┏━━

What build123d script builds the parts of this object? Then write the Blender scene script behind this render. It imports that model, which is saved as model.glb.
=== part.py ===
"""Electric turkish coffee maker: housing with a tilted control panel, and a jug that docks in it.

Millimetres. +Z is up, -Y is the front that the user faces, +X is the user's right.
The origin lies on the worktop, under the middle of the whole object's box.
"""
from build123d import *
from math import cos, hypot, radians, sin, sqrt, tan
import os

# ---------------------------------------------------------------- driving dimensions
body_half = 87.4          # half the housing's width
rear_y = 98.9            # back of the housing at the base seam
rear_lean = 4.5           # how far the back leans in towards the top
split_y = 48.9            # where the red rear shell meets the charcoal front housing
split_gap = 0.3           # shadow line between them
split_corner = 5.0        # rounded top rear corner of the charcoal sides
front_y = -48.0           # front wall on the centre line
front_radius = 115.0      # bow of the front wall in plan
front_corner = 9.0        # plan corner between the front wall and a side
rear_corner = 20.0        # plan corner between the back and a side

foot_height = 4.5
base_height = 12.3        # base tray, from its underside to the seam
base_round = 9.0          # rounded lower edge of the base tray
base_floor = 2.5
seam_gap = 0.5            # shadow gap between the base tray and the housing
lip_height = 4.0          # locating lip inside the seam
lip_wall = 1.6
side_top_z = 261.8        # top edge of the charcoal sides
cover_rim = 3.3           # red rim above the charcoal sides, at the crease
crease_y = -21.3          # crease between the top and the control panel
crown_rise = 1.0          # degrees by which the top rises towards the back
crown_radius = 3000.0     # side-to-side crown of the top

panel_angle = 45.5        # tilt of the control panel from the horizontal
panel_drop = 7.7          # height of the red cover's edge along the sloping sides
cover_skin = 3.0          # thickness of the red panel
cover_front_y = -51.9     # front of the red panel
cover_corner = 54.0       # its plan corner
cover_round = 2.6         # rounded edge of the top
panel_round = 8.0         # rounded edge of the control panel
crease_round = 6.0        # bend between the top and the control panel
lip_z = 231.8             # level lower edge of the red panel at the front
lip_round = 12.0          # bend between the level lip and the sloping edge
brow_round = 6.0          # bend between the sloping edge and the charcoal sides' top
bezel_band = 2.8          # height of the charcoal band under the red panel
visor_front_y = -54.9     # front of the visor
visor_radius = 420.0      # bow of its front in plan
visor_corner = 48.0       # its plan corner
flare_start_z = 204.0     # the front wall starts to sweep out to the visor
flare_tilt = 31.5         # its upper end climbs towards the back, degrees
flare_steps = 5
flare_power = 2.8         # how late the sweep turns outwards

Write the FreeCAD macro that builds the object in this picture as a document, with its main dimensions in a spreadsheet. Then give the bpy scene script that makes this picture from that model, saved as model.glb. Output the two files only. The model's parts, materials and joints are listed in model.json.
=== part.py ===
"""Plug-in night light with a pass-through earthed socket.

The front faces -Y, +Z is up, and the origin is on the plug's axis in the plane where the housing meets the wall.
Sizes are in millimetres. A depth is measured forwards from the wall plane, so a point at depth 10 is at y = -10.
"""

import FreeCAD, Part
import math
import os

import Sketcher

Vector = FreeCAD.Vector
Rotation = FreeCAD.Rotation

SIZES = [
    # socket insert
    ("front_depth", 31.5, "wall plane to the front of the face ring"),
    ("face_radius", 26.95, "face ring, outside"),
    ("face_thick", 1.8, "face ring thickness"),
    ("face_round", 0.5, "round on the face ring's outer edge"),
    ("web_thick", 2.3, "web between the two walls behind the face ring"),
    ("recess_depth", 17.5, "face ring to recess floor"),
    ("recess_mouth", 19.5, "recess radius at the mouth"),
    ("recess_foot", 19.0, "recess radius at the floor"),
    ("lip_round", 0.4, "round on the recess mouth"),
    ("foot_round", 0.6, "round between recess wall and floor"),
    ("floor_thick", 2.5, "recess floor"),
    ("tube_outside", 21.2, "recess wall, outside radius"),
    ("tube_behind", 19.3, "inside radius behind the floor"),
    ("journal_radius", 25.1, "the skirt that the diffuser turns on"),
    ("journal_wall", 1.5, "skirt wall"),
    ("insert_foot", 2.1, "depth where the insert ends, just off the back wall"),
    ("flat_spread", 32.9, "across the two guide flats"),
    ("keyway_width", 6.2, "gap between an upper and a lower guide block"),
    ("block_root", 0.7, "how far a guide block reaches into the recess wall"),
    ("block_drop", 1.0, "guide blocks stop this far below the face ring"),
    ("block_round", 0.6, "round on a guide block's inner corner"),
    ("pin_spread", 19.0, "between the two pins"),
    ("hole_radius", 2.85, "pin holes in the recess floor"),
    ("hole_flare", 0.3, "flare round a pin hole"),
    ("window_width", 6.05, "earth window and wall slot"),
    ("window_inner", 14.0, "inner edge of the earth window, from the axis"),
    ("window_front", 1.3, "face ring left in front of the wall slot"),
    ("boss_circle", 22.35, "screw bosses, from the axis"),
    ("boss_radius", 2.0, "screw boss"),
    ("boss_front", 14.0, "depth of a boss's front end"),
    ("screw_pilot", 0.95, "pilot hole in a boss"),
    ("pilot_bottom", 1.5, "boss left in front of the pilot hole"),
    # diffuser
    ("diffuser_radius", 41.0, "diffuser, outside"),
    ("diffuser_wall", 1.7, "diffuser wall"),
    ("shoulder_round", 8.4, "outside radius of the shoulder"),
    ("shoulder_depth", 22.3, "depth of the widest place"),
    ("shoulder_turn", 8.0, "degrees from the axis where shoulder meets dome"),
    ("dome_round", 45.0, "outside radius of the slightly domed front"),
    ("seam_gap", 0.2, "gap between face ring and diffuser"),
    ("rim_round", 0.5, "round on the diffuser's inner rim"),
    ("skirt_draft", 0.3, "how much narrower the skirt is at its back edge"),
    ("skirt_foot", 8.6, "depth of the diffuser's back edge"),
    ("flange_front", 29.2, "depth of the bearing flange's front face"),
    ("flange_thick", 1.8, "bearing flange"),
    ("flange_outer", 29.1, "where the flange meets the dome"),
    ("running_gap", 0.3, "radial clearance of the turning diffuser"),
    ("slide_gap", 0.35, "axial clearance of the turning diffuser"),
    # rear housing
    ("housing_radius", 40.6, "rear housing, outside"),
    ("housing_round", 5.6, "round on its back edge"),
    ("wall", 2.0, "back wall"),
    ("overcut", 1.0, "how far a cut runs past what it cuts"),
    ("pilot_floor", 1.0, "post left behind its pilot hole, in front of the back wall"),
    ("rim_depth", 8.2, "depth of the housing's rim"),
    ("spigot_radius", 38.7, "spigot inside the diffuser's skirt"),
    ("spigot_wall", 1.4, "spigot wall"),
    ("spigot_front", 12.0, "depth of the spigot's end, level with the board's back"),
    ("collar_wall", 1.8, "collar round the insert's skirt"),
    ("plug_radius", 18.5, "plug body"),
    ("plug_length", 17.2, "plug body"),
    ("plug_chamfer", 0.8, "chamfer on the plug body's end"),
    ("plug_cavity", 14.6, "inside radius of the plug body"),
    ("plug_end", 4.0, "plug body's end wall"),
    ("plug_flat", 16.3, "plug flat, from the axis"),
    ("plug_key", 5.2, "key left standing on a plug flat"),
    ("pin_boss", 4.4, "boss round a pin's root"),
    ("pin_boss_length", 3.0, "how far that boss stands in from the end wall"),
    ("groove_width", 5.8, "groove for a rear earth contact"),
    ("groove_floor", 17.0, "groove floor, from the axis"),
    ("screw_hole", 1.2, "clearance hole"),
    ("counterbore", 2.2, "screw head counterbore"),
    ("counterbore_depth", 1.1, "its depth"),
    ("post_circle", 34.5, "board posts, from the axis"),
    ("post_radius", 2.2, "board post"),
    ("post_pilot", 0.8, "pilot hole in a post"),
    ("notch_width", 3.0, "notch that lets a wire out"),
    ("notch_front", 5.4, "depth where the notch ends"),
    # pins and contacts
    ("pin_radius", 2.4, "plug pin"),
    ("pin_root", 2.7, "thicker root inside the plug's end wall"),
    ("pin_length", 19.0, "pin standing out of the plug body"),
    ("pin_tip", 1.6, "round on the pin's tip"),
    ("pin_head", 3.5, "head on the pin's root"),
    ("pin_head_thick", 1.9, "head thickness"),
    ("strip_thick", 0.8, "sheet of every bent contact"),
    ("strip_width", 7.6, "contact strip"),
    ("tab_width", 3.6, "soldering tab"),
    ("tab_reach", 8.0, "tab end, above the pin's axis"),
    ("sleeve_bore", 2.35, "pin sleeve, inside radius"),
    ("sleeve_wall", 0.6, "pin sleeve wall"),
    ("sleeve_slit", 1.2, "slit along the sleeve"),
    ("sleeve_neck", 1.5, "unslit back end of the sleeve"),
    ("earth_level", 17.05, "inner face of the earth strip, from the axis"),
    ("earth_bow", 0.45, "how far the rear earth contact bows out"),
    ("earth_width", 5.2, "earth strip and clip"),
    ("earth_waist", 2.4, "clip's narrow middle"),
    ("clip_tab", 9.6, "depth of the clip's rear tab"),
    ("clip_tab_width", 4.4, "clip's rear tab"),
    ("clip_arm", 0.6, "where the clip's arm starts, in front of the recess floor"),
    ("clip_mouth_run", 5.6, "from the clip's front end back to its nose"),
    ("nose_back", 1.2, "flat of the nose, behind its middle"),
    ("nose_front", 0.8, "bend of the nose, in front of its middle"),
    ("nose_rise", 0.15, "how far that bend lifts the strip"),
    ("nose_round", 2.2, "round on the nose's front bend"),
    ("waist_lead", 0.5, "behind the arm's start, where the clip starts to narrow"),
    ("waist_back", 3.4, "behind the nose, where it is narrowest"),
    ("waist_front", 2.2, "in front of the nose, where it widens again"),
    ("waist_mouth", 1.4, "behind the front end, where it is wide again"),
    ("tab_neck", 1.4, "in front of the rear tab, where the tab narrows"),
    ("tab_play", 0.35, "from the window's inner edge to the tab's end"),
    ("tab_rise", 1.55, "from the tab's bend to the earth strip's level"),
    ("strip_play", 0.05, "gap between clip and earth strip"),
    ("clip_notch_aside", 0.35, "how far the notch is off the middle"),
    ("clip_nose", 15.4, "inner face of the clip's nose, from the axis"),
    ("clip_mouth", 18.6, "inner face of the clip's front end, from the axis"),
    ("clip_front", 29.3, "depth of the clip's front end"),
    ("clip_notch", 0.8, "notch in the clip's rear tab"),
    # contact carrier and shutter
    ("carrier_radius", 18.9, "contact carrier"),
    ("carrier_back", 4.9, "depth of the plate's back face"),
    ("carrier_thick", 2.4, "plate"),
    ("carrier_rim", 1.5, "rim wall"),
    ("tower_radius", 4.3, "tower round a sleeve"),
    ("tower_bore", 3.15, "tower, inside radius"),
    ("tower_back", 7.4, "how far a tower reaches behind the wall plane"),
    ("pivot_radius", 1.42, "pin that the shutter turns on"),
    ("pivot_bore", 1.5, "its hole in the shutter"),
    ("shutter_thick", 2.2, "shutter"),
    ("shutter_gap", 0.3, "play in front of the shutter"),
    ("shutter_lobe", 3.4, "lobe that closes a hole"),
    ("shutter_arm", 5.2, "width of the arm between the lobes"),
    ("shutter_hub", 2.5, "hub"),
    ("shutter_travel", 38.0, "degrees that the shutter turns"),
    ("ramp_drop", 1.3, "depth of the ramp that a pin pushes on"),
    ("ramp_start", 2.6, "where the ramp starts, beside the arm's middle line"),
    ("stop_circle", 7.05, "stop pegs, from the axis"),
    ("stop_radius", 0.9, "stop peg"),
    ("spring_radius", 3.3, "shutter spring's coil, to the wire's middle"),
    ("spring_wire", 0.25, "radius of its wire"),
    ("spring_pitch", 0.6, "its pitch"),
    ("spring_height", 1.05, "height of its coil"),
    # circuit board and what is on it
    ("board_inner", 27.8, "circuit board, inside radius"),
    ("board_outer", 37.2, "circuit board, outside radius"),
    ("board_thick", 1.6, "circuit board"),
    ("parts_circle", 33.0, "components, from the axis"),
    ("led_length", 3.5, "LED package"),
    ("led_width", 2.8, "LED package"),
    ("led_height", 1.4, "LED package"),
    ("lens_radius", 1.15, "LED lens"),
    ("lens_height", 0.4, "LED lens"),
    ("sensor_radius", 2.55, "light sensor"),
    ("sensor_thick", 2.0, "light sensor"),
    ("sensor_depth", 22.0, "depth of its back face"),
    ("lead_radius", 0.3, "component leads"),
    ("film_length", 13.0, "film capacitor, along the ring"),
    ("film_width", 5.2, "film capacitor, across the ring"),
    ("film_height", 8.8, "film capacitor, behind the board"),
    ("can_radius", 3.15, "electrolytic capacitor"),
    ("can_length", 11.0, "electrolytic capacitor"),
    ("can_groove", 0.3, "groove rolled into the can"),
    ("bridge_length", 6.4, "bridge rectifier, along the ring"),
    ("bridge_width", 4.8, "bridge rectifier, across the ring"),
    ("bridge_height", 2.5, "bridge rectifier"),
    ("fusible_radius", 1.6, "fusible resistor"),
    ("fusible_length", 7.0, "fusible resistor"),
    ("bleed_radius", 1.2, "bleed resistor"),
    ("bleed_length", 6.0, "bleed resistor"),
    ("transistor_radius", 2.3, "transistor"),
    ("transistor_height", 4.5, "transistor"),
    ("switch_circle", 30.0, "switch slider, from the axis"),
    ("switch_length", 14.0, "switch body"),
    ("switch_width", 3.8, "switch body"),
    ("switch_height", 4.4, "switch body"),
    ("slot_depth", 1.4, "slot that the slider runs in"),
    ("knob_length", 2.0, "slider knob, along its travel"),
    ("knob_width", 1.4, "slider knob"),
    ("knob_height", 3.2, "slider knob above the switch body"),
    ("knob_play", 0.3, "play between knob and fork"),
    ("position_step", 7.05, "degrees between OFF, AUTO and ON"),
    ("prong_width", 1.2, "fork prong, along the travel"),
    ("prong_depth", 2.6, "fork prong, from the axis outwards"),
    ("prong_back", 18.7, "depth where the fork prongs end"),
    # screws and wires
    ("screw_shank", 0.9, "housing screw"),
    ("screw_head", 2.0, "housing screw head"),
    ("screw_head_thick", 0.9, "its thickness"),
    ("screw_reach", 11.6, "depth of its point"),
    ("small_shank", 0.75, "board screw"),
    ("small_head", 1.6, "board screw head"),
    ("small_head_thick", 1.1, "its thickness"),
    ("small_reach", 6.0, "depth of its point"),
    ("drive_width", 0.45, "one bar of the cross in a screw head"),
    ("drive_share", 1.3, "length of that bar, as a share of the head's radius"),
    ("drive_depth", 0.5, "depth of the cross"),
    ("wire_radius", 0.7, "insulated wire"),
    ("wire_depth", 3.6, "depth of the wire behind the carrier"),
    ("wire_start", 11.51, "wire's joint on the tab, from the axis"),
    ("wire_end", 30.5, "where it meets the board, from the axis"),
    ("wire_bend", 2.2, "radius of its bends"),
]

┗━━

Identify each line in the records above that contains the word "dimensions", and copy it out in full.

• EXERCISE RESPONSE
# ---------------------------------------------------------------- driving dimensions
Write the FreeCAD macro that builds the object in this picture as a document, with its main dimensions in a spreadsheet. Then give the bpy scene script that makes this picture from that model, saved as model.glb. Output the two files only. The model's parts, materials and joints are listed in model.json.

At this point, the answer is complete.